Title: Allele-Targeted RNA Interference. Number: 20040214198. Filed: Nov. 17, 2003. Inventor: Tariq Rana, University of Massachusetts Medical School.

“The … invention provides siRNAs with modified bases in the antisense strand … and methods for using the modified siRNAs to selectively down-regulate the expression of a mutant allele, even when the mutant mRNA differs from wild-type by only a single nucleotide,” the patent application’s abstract states.


Title: Knockout Reagent Surrogate Screening Assay. Number: 20040214181. Filed: April 25, 2003. Inventor: Vic Evan Myer, Akceli.

The invention “features a method and array for high throughput analysis of candidate knockout reagents in order to identify those capable of gene silencing,” the patent application’s abstract states.

The application states that the method involves the following steps: “depositing a plurality of nucleic acid molecules onto a surface in discrete, defined locations, wherein at each location is deposited a plurality of first nucleic acid molecules, wherein said first nucleic acid molecules comprise candidate knockout reagents or encode candidate knockout reagents, and a plurality of second nucleic acid molecules, wherein each second nucleic acid molecule comprises: a promoter; a reporter gene comprising a 5’ or 3’ untranslated region, said reporter gene operably linked to said promoter for expression in said cell; and a target nucleic acid derived from said target gene, said target nucleic acid located within said untranslated region, wherein different first nucleic acid molecules are deposited at different discrete, defined locations.”
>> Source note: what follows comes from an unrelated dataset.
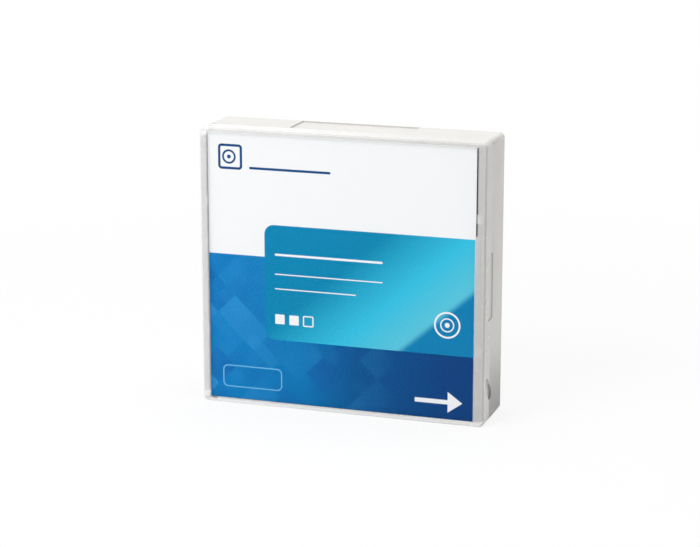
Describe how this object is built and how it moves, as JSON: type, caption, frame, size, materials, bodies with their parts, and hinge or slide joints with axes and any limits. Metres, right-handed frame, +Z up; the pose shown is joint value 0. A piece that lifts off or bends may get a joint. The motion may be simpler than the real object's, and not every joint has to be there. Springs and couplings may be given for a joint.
{
  "type": "data tape cartridge in storage case",
  "caption": "Flat hinged clear case with a printed front card, holding a single-reel data tape cartridge with sliding door and brake.",
  "frame": {"origin": "middle of the case's base, on the surface it stands on", "axes": "+X to the right along the width, +Y to the rear through the thickness, +Z up"},
  "size_m": [0.118, 0.027, 0.113],
  "materials": {
    "clear_lid": "clear, smooth",
    "frosted_tray": "translucent, fine satin",
    "card": "printed, coated",
    "shell": "fine spark texture",
    "door": "satin",
    "reel_plastic": "moulded, glass filled",
    "flange": "moulded",
    "tape": "wound tape edge",
    "steel": "plated",
    "spring_steel": "drawn wire",
    "white_plastic": "acetal",
    "red_plastic": "moulded",
    "board": "circuit board"
  },
  "bodies": {
    "case": {"case_tray": "frosted_tray", "upper_shell": "shell", "lower_shell": "shell", "shell_screws": "steel", "leader_tape": "tape", "leader_pin": "steel", "tape_clip": "white_plastic", "pin_clip_rear": "spring_steel", "pin_clip_front": "spring_steel", "memory_chip": "board"},
    "lid": {"case_lid": "clear_lid", "insert_card": "card"},
    "door": {"access_door": "door", "door_spring": "spring_steel"},
    "reel": {"reel_hub": "reel_plastic", "reel_upper_flange": "flange", "clutch_plate": "steel", "tape_pack": "tape"},
    "release": {"release_pad": "white_plastic"},
    "brake": {"brake_button": "white_plastic", "brake_spring": "spring_steel"},
    "write_tab": {"write_protect_tab": "red_plastic"}
  },
  "joints": [
    {"name": "lid_hinge", "type": "hinge", "parent": "case", "child": "lid", "pos_m": [-0.0554, -0.0098, 0.0565], "axis": [0, 0, -1], "range_deg": [0, 110]},
    {"name": "door_slide", "type": "slide", "parent": "case", "child": "door", "axis": [0, 0, 1], "range_m": [0, 0.021], "deforming": ["door_spring"]},
    {"name": "reel_spin", "type": "hinge", "parent": "case", "child": "reel", "pos_m": [0.0027, 0, 0.0565], "axis": [0, -1, 0], "continuous": true},
    {"name": "brake_lift", "type": "slide", "parent": "case", "child": "brake", "axis": [0, -1, 0], "range_m": [0, 0.0015], "deforming": ["brake_spring"]},
    {"name": "release_lift", "type": "slide", "parent": "reel", "child": "release", "axis": [0, -1, 0], "range_m": [0, 0.0015]},
    {"name": "write_tab_slide", "type": "slide", "parent": "case", "child": "write_tab", "axis": [1, 0, 0], "range_m": [0, 0.005]}
  ],
  "couplings": [
    {"joint": "release_lift", "follows": "brake_lift", "ratio": 1}
  ]
}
According to the application, the method then calls for “contacting [the] cells with said nucleic acid molecules under appropriate conditions for entry of the nucleic acid molecules into said cells, whereby said nucleic acid molecules are introduced into the cells in the location in which each of the nucleic acid molecules was deposited.”

Finally, the method requires “determining whether a first nucleic acid molecule at a discrete, defined location reduces expression of said reporter gene, relative to expression of said reporter gene in a cell in the absence of said first nucleic acid molecule, wherein reduction of expression of said reporter gene identifies said first nucleic acid molecule at said discrete, defined location as a nucleic acid molecule capable of gene silencing.”